Rejouer à un jeu Psone en 3D aujourd'hui, c'est se heurter au vieillissement dévastateur des polygones et des textures d'époque, c'est affronter une certaine laideur dans la modélisation des personnages et créatures, c'est se retrouver devant des cinématiques où les personnages ont des visages cireux... bref c'est découvrir, ou plutôt confirmer que la 3D vieillit plus mal que la 2D.
Mais lancer Silent Hill après 11 années de passées, c'est aussi s'amuser et même être bluffé de l'ingéniosité de développeurs ayant contourné habilement les limitations techniques de l'époque. L'exemple le plus parlant ? Devant l'impossibilité d'afficher une ville de taille relativement importante, les concepteurs du jeu l'ont plongé dans la brume, créant ainsi un monde empli de tension et de crainte et dégageant une atmosphère prenante voir poétique (grâce à l'utilisation des flocons de neige).
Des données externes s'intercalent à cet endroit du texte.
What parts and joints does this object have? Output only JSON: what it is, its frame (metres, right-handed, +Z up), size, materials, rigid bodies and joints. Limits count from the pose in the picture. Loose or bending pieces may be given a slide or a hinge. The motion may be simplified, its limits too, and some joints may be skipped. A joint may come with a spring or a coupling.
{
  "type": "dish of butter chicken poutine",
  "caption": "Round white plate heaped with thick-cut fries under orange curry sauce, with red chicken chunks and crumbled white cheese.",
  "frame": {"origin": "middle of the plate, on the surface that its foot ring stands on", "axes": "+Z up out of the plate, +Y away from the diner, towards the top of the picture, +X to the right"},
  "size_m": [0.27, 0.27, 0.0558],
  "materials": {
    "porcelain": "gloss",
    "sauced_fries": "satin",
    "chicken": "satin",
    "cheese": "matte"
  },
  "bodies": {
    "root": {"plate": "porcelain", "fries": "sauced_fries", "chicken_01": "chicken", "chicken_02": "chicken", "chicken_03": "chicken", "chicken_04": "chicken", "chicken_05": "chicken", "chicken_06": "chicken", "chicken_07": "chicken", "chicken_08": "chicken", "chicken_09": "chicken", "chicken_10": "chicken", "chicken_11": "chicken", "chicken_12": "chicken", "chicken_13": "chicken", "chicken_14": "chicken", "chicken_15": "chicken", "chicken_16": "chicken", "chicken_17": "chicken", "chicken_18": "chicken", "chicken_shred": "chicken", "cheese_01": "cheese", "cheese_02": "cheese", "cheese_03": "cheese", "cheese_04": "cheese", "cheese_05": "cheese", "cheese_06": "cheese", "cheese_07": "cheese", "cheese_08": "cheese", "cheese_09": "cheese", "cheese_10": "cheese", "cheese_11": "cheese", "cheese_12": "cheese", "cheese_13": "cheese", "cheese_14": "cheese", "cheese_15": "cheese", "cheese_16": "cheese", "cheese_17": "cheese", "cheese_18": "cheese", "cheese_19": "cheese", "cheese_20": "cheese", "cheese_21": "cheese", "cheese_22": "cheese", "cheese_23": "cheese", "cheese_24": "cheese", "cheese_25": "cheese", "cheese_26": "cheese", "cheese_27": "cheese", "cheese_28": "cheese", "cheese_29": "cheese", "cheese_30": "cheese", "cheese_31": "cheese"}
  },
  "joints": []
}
Alors certes l'on peut s'agacer de ce tour de passe-passe qui atténue la visibilité, qui l'obstrue même, comme l'on peut pester contre la rigidité du personnage et du système de combat. Ce dernier point vaut surtout pour la visée problématique lors des passages où plusieurs monstres nous assaillent, ainsi que pour la gestion des collisions largement à la traîne de nos jours. Et ce voice acting parfois raté, et ces boss qui s'éliminent en 30 secondes (pour peu qu'on y aille au fusil), et ce bestiaire un peu limité quand même... n'en jetez plus ! Jouer à Silent Hill en 2011 c'est dresser une liste de défauts tellement importante que celui qui ne lirait que le début de cette critique ne voudrait (ô grand jamais) "pas toucher à cette daube" !
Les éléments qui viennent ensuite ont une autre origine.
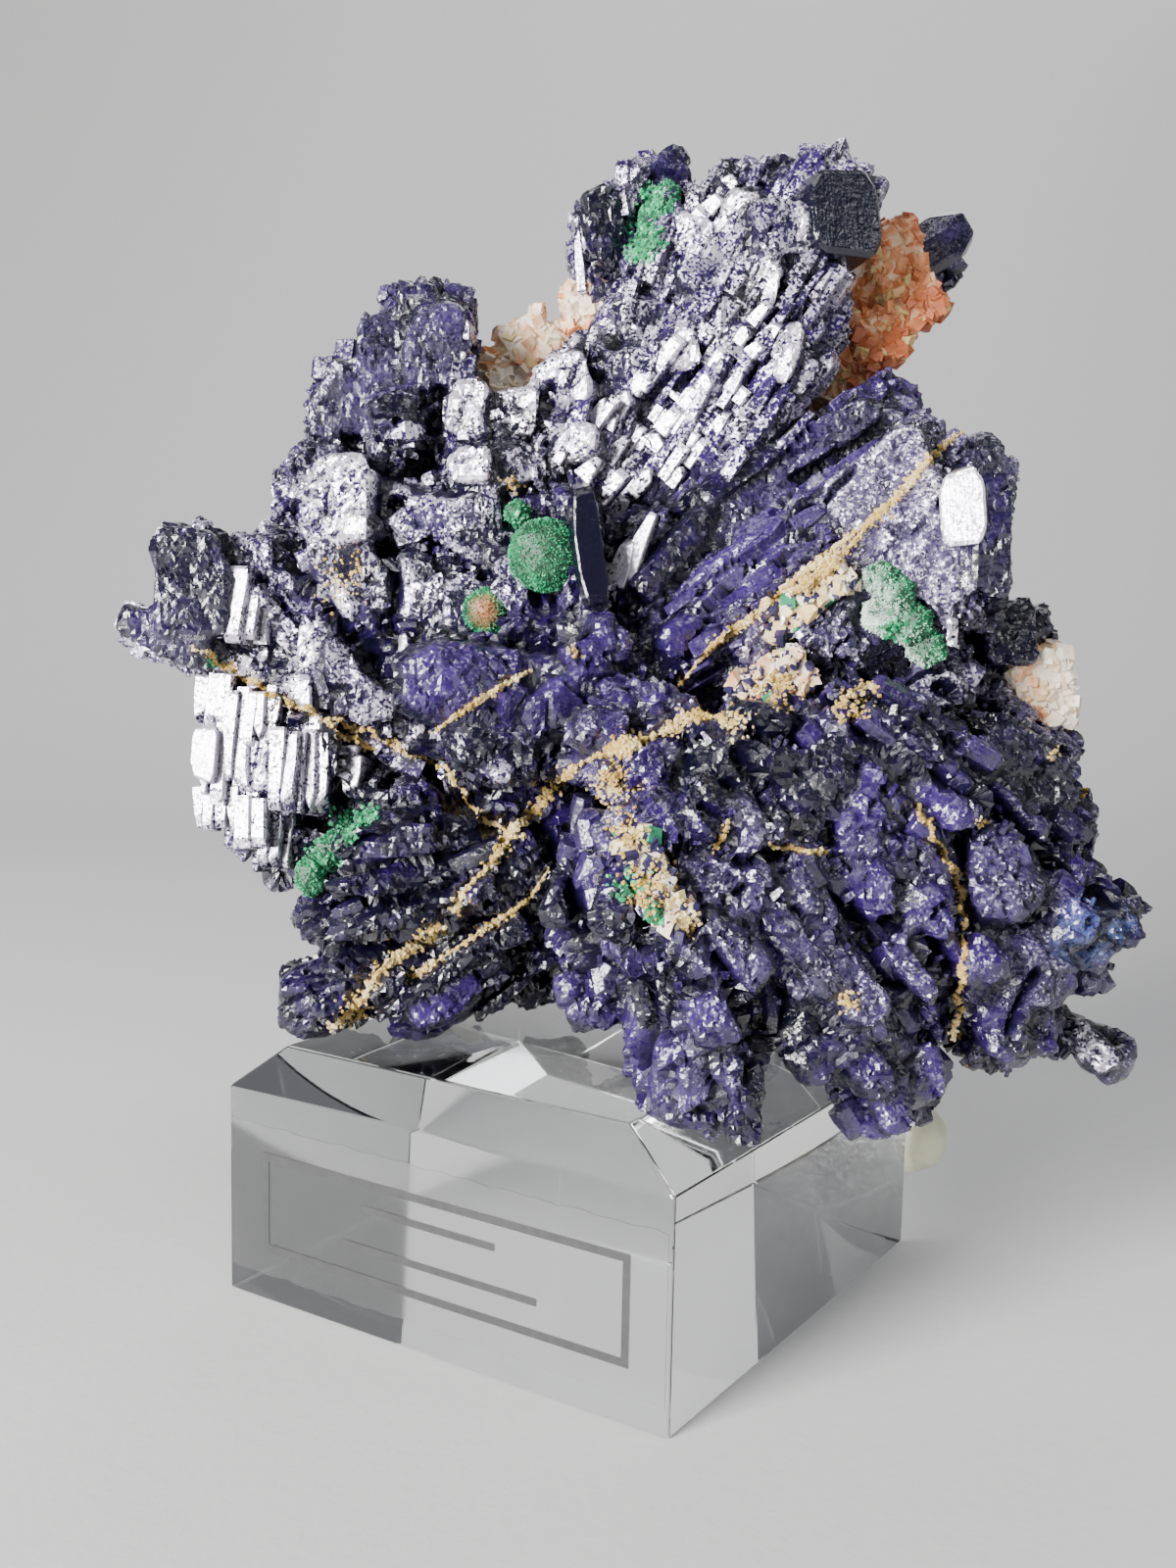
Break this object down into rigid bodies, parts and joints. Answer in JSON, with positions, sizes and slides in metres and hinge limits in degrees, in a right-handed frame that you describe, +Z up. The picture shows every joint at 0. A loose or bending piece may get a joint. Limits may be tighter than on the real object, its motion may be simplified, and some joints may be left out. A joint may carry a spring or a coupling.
{
  "type": "azurite mineral specimen on a clear display block",
  "caption": "Radiating cluster of dark blue azurite crystals with green malachite and pale matrix, standing on a clear square display block with sloped top edges.",
  "frame": {"origin": "centre of the display block's underside", "axes": "+Z up, +X to the right along the block's labelled front face, -Y out of that face towards a viewer"},
  "size_m": [0.0892, 0.0668, 0.113],
  "materials": {
    "clear_acrylic": "clear cast acrylic, polished faces",
    "azurite": "glassy to drusy, near black to violet blue",
    "matrix_orange": "rough crust of small rhombs, salmon orange with white",
    "matrix_pale": "rough cream crust with red and ochre stains",
    "malachite": "velvety emerald green tufts",
    "putty": "smooth, slightly translucent mounting putty"
  },
  "bodies": {
    "root": {"acrylic_base": "clear_acrylic", "azurite_cluster": "azurite", "matrix_slab": "matrix_orange", "matrix_lump_right": "matrix_pale", "matrix_chip_centre": "matrix_pale", "matrix_seam_upper": "matrix_pale", "matrix_crust_lower": "matrix_pale", "malachite_rosette": "malachite", "malachite_button": "malachite", "malachite_ring": "malachite", "malachite_right": "malachite", "malachite_left": "malachite", "malachite_top": "malachite", "mounting_putty": "putty", "putty_pad": "putty"}
  },
  "joints": []
}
Et puis l'on réalise que l'on y a joué sans vouloir s'arrêter, que durant les 6 heures passées devant l'écran, on ne s'est pas ennuyé.
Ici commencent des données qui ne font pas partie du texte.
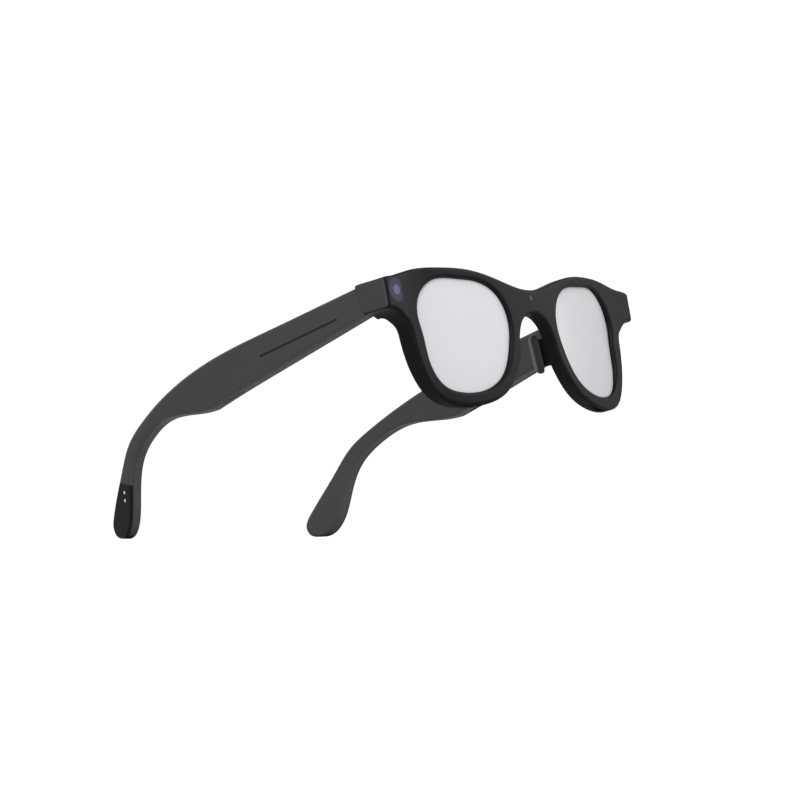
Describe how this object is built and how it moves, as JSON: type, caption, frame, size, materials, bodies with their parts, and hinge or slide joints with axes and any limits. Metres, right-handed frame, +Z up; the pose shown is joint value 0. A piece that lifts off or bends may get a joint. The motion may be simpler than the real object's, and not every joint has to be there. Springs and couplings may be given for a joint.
{
  "type": "smart glasses",
  "caption": "wearable smart glasses with a curved front, flat pale lenses, a camera in one endpiece, thick hinged temples that hold electronics, and a gloss charging cap at one tip",
  "frame": {"origin": "centre of the footprint, on the plane that the rims and the temple tips rest on", "axes": "+X to the wearer's left, +Y towards the back of the head, +Z up"},
  "size_m": [0.1482, 0.153, 0.0473],
  "materials": {
    "front_shell": "satin near-black",
    "temple_shell": "matte dark grey",
    "lens": "polished pale grey",
    "nose_pad": "soft silicone",
    "hinge_metal": "dark steel",
    "camera_glass": "violet coated",
    "camera_ring": "gloss",
    "board": "solder mask",
    "chip": "moulded",
    "trim": "fine matte",
    "battery": "foil pouch",
    "speaker": "moulded",
    "flex": "polyimide",
    "tip_gloss": "piano black",
    "contact": "plated"
  },
  "bodies": {
    "front": {"bridge_microphone_board": "board", "bridge_microphone_port": "trim", "brow_cover": "front_shell", "brow_flex": "flex", "camera_barrel": "camera_ring", "camera_bezel": "camera_ring", "camera_board": "board", "camera_iris": "camera_ring", "camera_lens": "camera_glass", "camera_window": "camera_glass", "front_frame": "front_shell", "hinge_front_leaf_left": "hinge_metal", "hinge_front_leaf_right": "hinge_metal", "hinge_screw_left": "hinge_metal", "hinge_screw_right": "hinge_metal", "lens_left": "lens", "lens_right": "lens", "nose_pad_left": "nose_pad", "nose_pad_right": "nose_pad"},
    "temple_left": {"battery_left": "battery", "hinge_temple_leaf_left": "hinge_metal", "speaker_grille_left": "trim", "speaker_left": "speaker", "temple_inner_cover_left": "temple_shell", "temple_outer_cover_left": "temple_shell", "audio_board": "board", "audio_chip": "chip", "slide_switch": "chip"},
    "temple_right": {"battery_right": "battery", "hinge_temple_leaf_right": "hinge_metal", "speaker_grille_right": "trim", "speaker_right": "speaker", "temple_inner_cover_right": "temple_shell", "temple_outer_cover_right": "temple_shell", "main_board": "board", "processor": "chip", "memory": "chip", "touch_strip": "trim", "touch_board": "board", "button_switch": "chip", "charging_cap": "tip_gloss", "charge_contacts": "contact", "charge_magnets": "contact"},
    "capture_button": {"capture_button": "trim"},
    "power_slider": {"power_slider": "trim"}
  },
  "joints": [
    {"name": "temple_left_fold", "type": "hinge", "parent": "front", "child": "temple_left", "pos_m": [0.06404, -0.05813, 0.03883], "axis": [0, -0.1058, 0.9944], "range_deg": [0, 76]},
    {"name": "temple_right_fold", "type": "hinge", "parent": "front", "child": "temple_right", "pos_m": [-0.06404, -0.05813, 0.03883], "axis": [0, 0.1058, -0.9944], "range_deg": [0, 88]},
    {"name": "capture_button_press", "type": "slide", "parent": "temple_right", "child": "capture_button", "axis": [-0.002, -0.0338, -0.9994], "range_m": [0, 0.0004], "stiffness_N_per_m": 300},
    {"name": "power_slider_slide", "type": "slide", "parent": "temple_left", "child": "power_slider", "axis": [0.0398, 0.9957, -0.0837], "range_m": [0, 0.002]}
  ]
}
Tout cela grâce à une histoire prenante, plus diluée et intrigante que celle d'un Resident Evil, grâce aussi à une bande sonore à couper le souffle, entre musiques somptueuses (Blood tears) ou flippantes et bruitages toujours au top. La partie sonore de SH n'a pas pris une ride et la surprise met une claque au joueur qui pensait que tout aurait dépéri avec le temps.
Avec le temps va tout s'en va... mais pas le plaisir de jouer à un jeu culte qui partage de nombreux points avec la série de zombies de Capcom dont la gestion de l'inventaire, le système de combat, de santé, les énigmes... mais qui a su dégager sa propre identité de son monde malsain, de son scénario tordu et de certaines initiatives bienvenues (la caméra libre, la ville qui offre un espace de jeu moins confiné, les armes de corps à corps...).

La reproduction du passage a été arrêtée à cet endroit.